I have taken memoir writing courses. I am in writing groups and workshop my pieces diligently. Sometimes this is not all that helpful. During one critique a fellow student suggested I show less and tell more. Had she not been listening? I have read as much as I could stomach of Bird by Bird, and devoured books on memoir writing by Mary Karr, Stephen King, Abigail Thomas, and Ann Patchett. I no longer use adverbs in dialogue and have learned to incorporate “carnal details” to make my scenes come alive. I have improved my craft. I am a better storyteller than when I started, but I am not a writer. I don’t do writerly things. I don’t force myself to keep going on. I rarely feel blocked because I just stop trying until I am ready to sit down at the computer again.
I don’t write essays, or letters to the editor or look for ways to make money through writing. For me, I need a book under my belt to give me credibility so that I can do what I really want which is to give talks on the problem of global slavery, a field I have been working in for the last 4 years.
Although my friends and family badgered me to write, I resisted.
I told them, “I am too much of an extrovert. The idea of sitting alone day after day holds no appeal.”
I have written articles and a dissertation that have been published. It was enough, until I got sick.
While working in Haiti, doing trainings on trauma informed care, I contracted ciguatera, food poisoning that attacks the nervous system. Chronic fatigue is one of the side effects and once I had recovered enough I began to write. I had energy for nothing else.
As I wrote, I tried to become better. I sought out writing classes where there was a strong critical component and was frustrated and impatient with ones where everyone liked everything. I wrote and rewrote daily. But, when I wasn’t writing I didn’t really miss it until I got a new idea.

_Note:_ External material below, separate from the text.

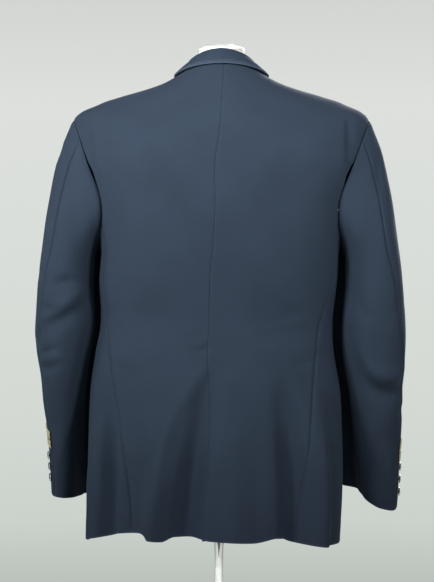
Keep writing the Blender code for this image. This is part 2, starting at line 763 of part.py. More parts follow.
def shares(stations):
    """Where the stations lie between the first and the last, from 0 to 1."""
    return [(station - stations[0]) / (stations[-1] - stations[0]) for station in stations]


def make_sleeve(side, word):
    for name, stations in (("topsleeve", TOP_STATIONS), ("undersleeve", UNDER_STATIONS)):

        def place(across, row, lift, part=name):
            return sleeve_place(side, part, across, row, lift)

        sheet(f"{name}_{word}", place, hem_trimmed(shares(stations)), SLEEVE_ROWS, SLEEVE_WALL)


# ---------------------------------------------------------------------------------------------
# Braid and buttons
# ---------------------------------------------------------------------------------------------

BRAID_LOW = {1: 873.0, -1: 853.0}  # height of the lower stripe's lower edge at the back seam
BRAID_PITCH, BRAID_RISE, BRAID_INSET = 15.5, 62.0, 1.2


def sleeve_place_at(z, side):
    """The sleeve place whose section's middle is at this height."""
    table = LEFT_SLEEVE if side > 0 else RIGHT_SLEEVE
    heights = [cuff.z for cuff in reversed(table)]
    return len(table) - monotone(heights, range(len(table)), z)


def make_braid(side, word, stripe):
    low = BRAID_LOW[side] + stripe * BRAID_PITCH
    columns = [1 - share for share in hem_trimmed(shares(TOP_STATIONS))[2:]]

    def place(from_back, across, lift):
        z = low + BRAID_RISE * from_back + BRAID_WIDTH * across
        row = sleeve_place_at(z, side)
        height = BRAID_LIFT + BRAID_THICK + lift
        return sleeve_place(side, "topsleeve", 1 - from_back, row, height, BRAID_INSET)

    name = ("lower", "upper")[stripe]
    sheet(f"cuff_braid_{name}_{word}", place, columns, [0, 0.5, 1], BRAID_THICK, "gold_braid")


def turned(name, profile, finish, steps=24):
    """A turned piece: its profile of (radius, height) runs down its outer side."""
    bm = bmesh.new()
    verts = [bm.verts.new((radius * MM, 0, height * MM)) for radius, height in profile]
    for upper, lower in zip(verts, verts[1:]):
        bm.edges.new((upper, lower))
    piece = add_object(name, mesh_from(bm, name), finish)
    screw = piece.modifiers.new("turn", "SCREW")
    screw.steps = steps
    screw.render_steps = steps
    screw.use_merge_vertices = True
    screw.merge_threshold = 0.00001
    return piece


def button_profile(radius):
    """A domed metal button on a short shank."""
    dome = [(radius * math.sin(a), 2.2 + 2.4 * math.cos(a)) for a in spread(0, math.pi / 2, 2)]
    shank = [(radius * 0.35, 1.2), (radius * 0.35, 0.0), (0.0, 0.0)]
    return [(0.0, dome[0][1]), *dome[1:], (radius * 0.9, 1.5), *shank]


def seat_button(button, point, normal):
    button.location = (point + normal * BUTTON_GAP) * MM
    button.rotation_euler = normal.to_track_quat("Z", "Y").to_euler()


CUFF_BUTTON_STEP = 18.5
CUFF_BUTTON_TOP = {1: 861.0, -1: 843.5}
CUFF_BUTTON_FROM_SEAM = 24.0  # degrees round the sleeve, from the back seam towards the front


def make_cuff_buttons(side, word):
    for number in range(3):
        row = sleeve_place_at(CUFF_BUTTON_TOP[side] - number * CUFF_BUTTON_STEP, side)
        station = sleeve_seam("back_seam", row, side) - CUFF_BUTTON_FROM_SEAM
        point = sleeve(station, row, side)
        normal = (sleeve(station, row, side, 1.0) - point).normalized()
        name = f"cuff_button_{number + 1}_{word}"
        seat_button(turned(name, button_profile(CUFF_BUTTON_RADIUS), "silver_metal", 12), point, normal)


FRONT_BUTTON_X, FRONT_BUTTON_TOP, FRONT_BUTTON_STEP, FRONT_BUTTONS = 4.0, 1178.0, 88.0, 4


def make_front_buttons():
    for number in range(FRONT_BUTTONS):
        z = FRONT_BUTTON_TOP - number * FRONT_BUTTON_STEP
        place = ring_place_of(z)
        angle = angle_of_x(FRONT_BUTTON_X, place)
        point = front_cloth(1, angle, place, 0.0)
        normal = (front_cloth(1, angle, place, 1.0) - point).normalized()
        name = f"front_button_{number + 1}"
        seat_button(turned(name, button_profile(FRONT_BUTTON_RADIUS), "silver_metal", 16), point, normal)


# ---------------------------------------------------------------------------------------------
# Dress form and stand
# ---------------------------------------------------------------------------------------------


def form_inset(angle, ring_place):
    """How far the form lies inside the cloth: it carries it on the shoulders and hangs clear below."""
    seat = BODY_WALL + 0.6
    slack = monotone((0, 3, 5, 7, 9, 10, 12, 13, NECK), (16, 14, 9, 7, 4, 2.4, 1.6, 2.6, 12), ring_place)
    front = max(0.0, -math.cos(math.radians(angle)))
    at_side = abs(math.sin(math.radians(angle))) ** 4
    tip = 30 * at_side * eased((ring_place - 6.5) / 2) * (1 - eased((ring_place - 9.4) / 1.2))
    return seat + slack + 7 * front + tip


def form_point(angle, ring_place):
    """A point of the form: the torso up to the neck ring, then the neck column."""
    if ring_place <= NECK:
        point = body_base(angle, ring_place) - body_normal(angle, ring_place) * form_inset(angle, ring_place)
        if ring_place <= ring_place_of(FORM_BOTTOM):
            point.z = FORM_BOTTOM
        return point
    share = ring_place - NECK
    turn = math.radians(angle)
    foot = body_base(angle, NECK) - body_normal(angle, NECK) * form_inset(angle, NECK)
    radius = NECK_RADIUS + 4 * (1 - eased(share * 1.6))
    column = Vector((NECK_SHIFT + radius * math.sin(turn), radius * math.cos(turn), 0))
    foot_x, foot_y = foot.x, foot.y
    blend = eased(share * 2.2)
    z = foot.z + (NECK_TOP - foot.z) * share
    return Vector((foot_x + (column.x - foot_x) * blend, foot_y + (column.y - foot_y) * blend, z))


def make_form():
    lowest = ring_place_of(FORM_BOTTOM)
    rows = [lowest] + spread(2.6, NECK, 12) + [NECK + 0.25, NECK + 0.5, NECK + 1]
    around = 24
    bm = bmesh.new()
    bmesh.ops.create_grid(bm, x_segments=around, y_segments=len(rows) - 1, size=1)
    for vertex in bm.verts:
        angle = (vertex.co.x + 1) * 180
        row = rows[round((vertex.co.y + 1) / 2 * (len(rows) - 1))]
        angle = angle - 360 if angle > 180 else angle
        vertex.co = form_point(angle, row) * MM
    bmesh.ops.remove_doubles(bm, verts=bm.verts, dist=0.00001)
    open_edges = [edge for edge in bm.edges if edge.is_boundary]
    bmesh.ops.holes_fill(bm, edges=open_edges, sides=0)
    bmesh.ops.recalc_face_normals(bm, faces=bm.faces)
    add_object("form_torso", mesh_from(bm, "form_torso"), "form_cover")


def make_neck_cap():
    """A shallow domed cap on the neck."""
    dome = [(r, CAP_RISE - r * r / (2 * CAP_CURVE)) for r in spread(0, CAP_RADIUS, 4)]
    profile = [*dome, (CAP_RADIUS, 0.0), (0.0, 0.0)]
    cap = turned("neck_cap", profile, "white_enamel", 32)
    cap.location = Vector((NECK_SHIFT, 0, NECK_TOP + SEAM_GAP)) * MM


def make_pole():
    """A steel rod up to the form, in a white tube whose top is opened out and slit."""
    low = BASE_THICK + SEAM_GAP
    top = FORM_BOTTOM - SEAM_GAP
    rod = [(0.0, top), (ROD_RADIUS, top), (ROD_RADIUS, low), (0.0, low)]
    turned("pole_rod", rod, "steel", 16)
    bore = ROD_RADIUS + SEAM_GAP
    profile = [
        (FORK_RADIUS - 1.6, FORK_TOP), (FORK_RADIUS, FORK_TOP), (POLE_RADIUS, FORK_BOTTOM),
        (POLE_RADIUS, low), (bore, low), (bore, FORK_BOTTOM), (FORK_RADIUS - 1.6, FORK_TOP),
    ]
    tube = turned("pole_tube", profile, "white_enamel", 24)
    slit = tube.modifiers.new("slit", "BOOLEAN")
    slit.operation = "DIFFERENCE"
    slit.solver = "EXACT"
    slit.object = slit_cutter()


def slit_cutter():
    """A wedge that narrows downwards, through the tube's wall at the back."""
    above = FORK_TOP + 2
    spread_at_top = FORK_SLOT / 2 * (above - FORK_BOTTOM) / (FORK_TOP - FORK_BOTTOM)
    corners = ((0, FORK_BOTTOM), (spread_at_top, above), (-spread_at_top, above))
    bm = bmesh.new()
    face = bm.faces.new([bm.verts.new((x * MM, ROD_RADIUS * MM, z * MM)) for x, z in corners])
    moved = bmesh.ops.extrude_face_region(bm, geom=[face])["geom"]
    verts = [item for item in moved if isinstance(item, bmesh.types.BMVert)]
    bmesh.ops.translate(bm, verts=verts, vec=(0, 2 * FORK_RADIUS * MM, 0))
    bmesh.ops.recalc_face_normals(bm, faces=bm.faces)
    cutter = add_object("slit_cutter", mesh_from(bm, "slit_cutter"), "steel", CUTTERS)
    cutter.hide_render = True
    cutter.display_type = "WIRE"
    return cutter


def make_base():
    """A flat round plate with a hub that holds the tube upright."""
    edge = 2.0
    plate = [
        (0.0, BASE_THICK), (BASE_RADIUS - edge, BASE_THICK), (BASE_RADIUS, BASE_THICK - edge),
        (BASE_RADIUS, 0.0), (0.0, 0.0),
    ]
    turned("stand_base", plate, "white_enamel", 48)
    bore = POLE_RADIUS + SEAM_GAP
    low, top = BASE_THICK + SEAM_GAP, BASE_THICK + HUB_HEIGHT
    hub = [
        (bore, top), (HUB_RADIUS - edge, top), (HUB_RADIUS, top - edge), (HUB_RADIUS, low), (bore, low),
        (bore, top),
    ]
    turned("stand_hub", hub, "white_enamel", 24)


if __name__ == "__main__":
    clear_scene()
    for side, word in ((1, "left"), (-1, "right")):
        make_back(side, f"back_{word}")
        make_side(side, f"side_{word}")
        make_front(side, f"front_{word}")
        make_lapel(side, f"lapel_{word}")
        make_sleeve(side, word)
        for stripe in (0, 1):
            make_braid(side, word, stripe)
        make_cuff_buttons(side, word)
    make_collar()
    make_front_buttons()
    make_form()
    make_neck_cap()
    make_pole()
    make_base()
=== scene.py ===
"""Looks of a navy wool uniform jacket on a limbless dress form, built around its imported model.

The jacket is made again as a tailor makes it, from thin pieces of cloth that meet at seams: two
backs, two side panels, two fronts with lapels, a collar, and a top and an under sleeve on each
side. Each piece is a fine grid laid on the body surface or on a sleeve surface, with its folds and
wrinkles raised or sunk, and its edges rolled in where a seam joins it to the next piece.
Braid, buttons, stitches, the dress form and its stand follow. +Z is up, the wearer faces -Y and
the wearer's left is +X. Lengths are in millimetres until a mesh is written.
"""

import logging
import math
from dataclasses import dataclass, field
from enum import Enum
from functools import partial
from typing import Callable, Iterable, NamedTuple, Sequence

import bmesh
import bpy
import numpy as np
from mathutils import Matrix, Vector


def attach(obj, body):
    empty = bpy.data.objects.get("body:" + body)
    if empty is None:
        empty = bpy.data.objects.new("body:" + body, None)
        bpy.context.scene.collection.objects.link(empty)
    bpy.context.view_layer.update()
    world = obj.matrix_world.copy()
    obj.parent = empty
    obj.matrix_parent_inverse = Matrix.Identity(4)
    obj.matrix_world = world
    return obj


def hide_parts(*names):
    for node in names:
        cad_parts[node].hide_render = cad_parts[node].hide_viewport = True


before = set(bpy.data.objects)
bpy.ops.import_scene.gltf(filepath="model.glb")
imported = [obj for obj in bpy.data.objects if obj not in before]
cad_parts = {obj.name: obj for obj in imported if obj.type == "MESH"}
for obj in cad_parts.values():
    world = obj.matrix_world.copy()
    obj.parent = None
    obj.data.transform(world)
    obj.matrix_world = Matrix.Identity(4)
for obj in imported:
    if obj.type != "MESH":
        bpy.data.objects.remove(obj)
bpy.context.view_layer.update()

LOG = logging.getLogger("jacket")
MM = 0.001
UP = np.array((0.0, 0.0, 1.0))
Array = np.ndarray
Place = Callable[[Array, Array, Array], Array]


# Numbers
# -------


def eased(share: Array | float) -> Array:
    """Smooth step from 0 to 1."""
    share = np.clip(share, 0.0, 1.0)
    return share * share * (3 - 2 * share)


def bell(distance: Array, reach: Array | float) -> Array:
    """1 at distance 0, falling smoothly to 0 at about twice reach."""
    return np.exp(-((distance / reach) ** 2))


def signed_power(value: Array, power: Array | float) -> Array:
    """The power of a value's size, with its sign kept."""
    return np.sign(value) * np.abs(value) ** power


def unit(vectors: Array) -> Array:
    """Vectors scaled to length 1."""
    return vectors / np.maximum(np.linalg.norm(vectors, axis=-1, keepdims=True), 1e-12)


def points_of(x: Array, y: Array, z: Array) -> Array:
    """Three coordinates stacked as points."""
    return np.stack(np.broadcast_arrays(x, y, z), axis=-1).astype(float)


def full(like: Array, value: float) -> Array:
    """An array shaped like another, filled with one value."""
    return np.full(np.shape(like), float(value))


def ripple(u: Array, v: Array) -> Array:
    """The slight unevenness of hanging cloth.

    Args:
        u: places across the cloth.
        v: places along it, over which the ripples are longer.

    Returns:
        The unevenness, within about 1 either way.
    """
    return (
        0.42 * np.sin(u / 11.3 + 0.9 * np.sin(v / 61.0))
        + 0.38 * np.sin(u / 17.9 + v / 47.0 + 1.3)
        + 0.34 * np.sin(v / 15.1 - u / 29.0 + 0.8 * np.sin(u / 41.0))
        + 0.30 * np.sin(u / 7.1 - v / 23.0 + 2.1)
    )


def cubic(start: Array, end: Array, leaving: Array, arriving: Array, t: Array) -> Array:
    """A cubic curve between two values.

    Args:
        start: where it starts, at t = 0.
        end: where it ends, at t = 1.
        leaving: its slope at the start.
        arriving: its slope at the end.
        t: how far along it is read.

    Returns:
        The values at t.
    """
    return (
        start * (1 + 2 * t) * (1 - t) ** 2
        + end * t * t * (3 - 2 * t)
        + leaving * t * (1 - t) ** 2
        - arriving * t * t * (1 - t)
    )


def halved(
    low: Array | float, high: Array | float, is_low: Callable[[Array], Array], steps: int = 40
) -> Array:
    """Finds where a test turns false between two values, by halving.

    Args:
        low: values that pass the test.
        high: values that don't.
        is_low: the test.
        steps: how many times the stretch is halved.

    Returns:
        The values at the turn.
    """
    for _ in range(steps):
        middle = (low + high) / 2
        below = is_low(middle)
        low, high = np.where(below, middle, low), np.where(below, high, middle)
    return middle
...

This realization that I am not a writer has just struck me. In my current class our teacher often asks us, “What are you reading?”
Some people claim not to be reading anything because they are so busy writing. Because I am retired, I have lots of time to read. In a week, I will have read at least 2 books and listened to a third. I read memoirs by the dozen to see what it takes to write a good one. I think there are more people in my classes like me. Some admit that they need a class to get them writing. So, are they not really writers?
Writing is hard work. Sometimes it is fun and sometimes disheartening. When I started Speak Memory by Vladimir Nabokov I thought to myself why am I even trying? I could never possibly come close to writing so poetically. My words compared to his are pedestrian and banal. I soon got over that because the writing was so lyrical that I got bored and had trouble finishing the book.
On the other hand, it is nice to tell people that you are writing something. Of course, you always skip over the not writing part, the creating the book proposal, building a platform, finding an agent most of the ones available being in their 20’s and not interested in a book about retiring.
So (after spending the last 18 months creating my oeuvre) it has become clear to me, that really, I am not a writer. Still, once I get recharged enough, I will sit down and try again. Right now, I think I will go for a walk.
Sheila Siegel is a clinical psychologist. When not traveling the world as a volunteer for Free the Slaves, she is working at a drop-in center for homeless youth located near her home in Venice, California where she lives with her husband and their two dogs. The rest of the time she spends looking for an agent for her memoir, The Badass Grandma’s Guide to Tackling Retirement and Global Slavery. She uses her down time to write.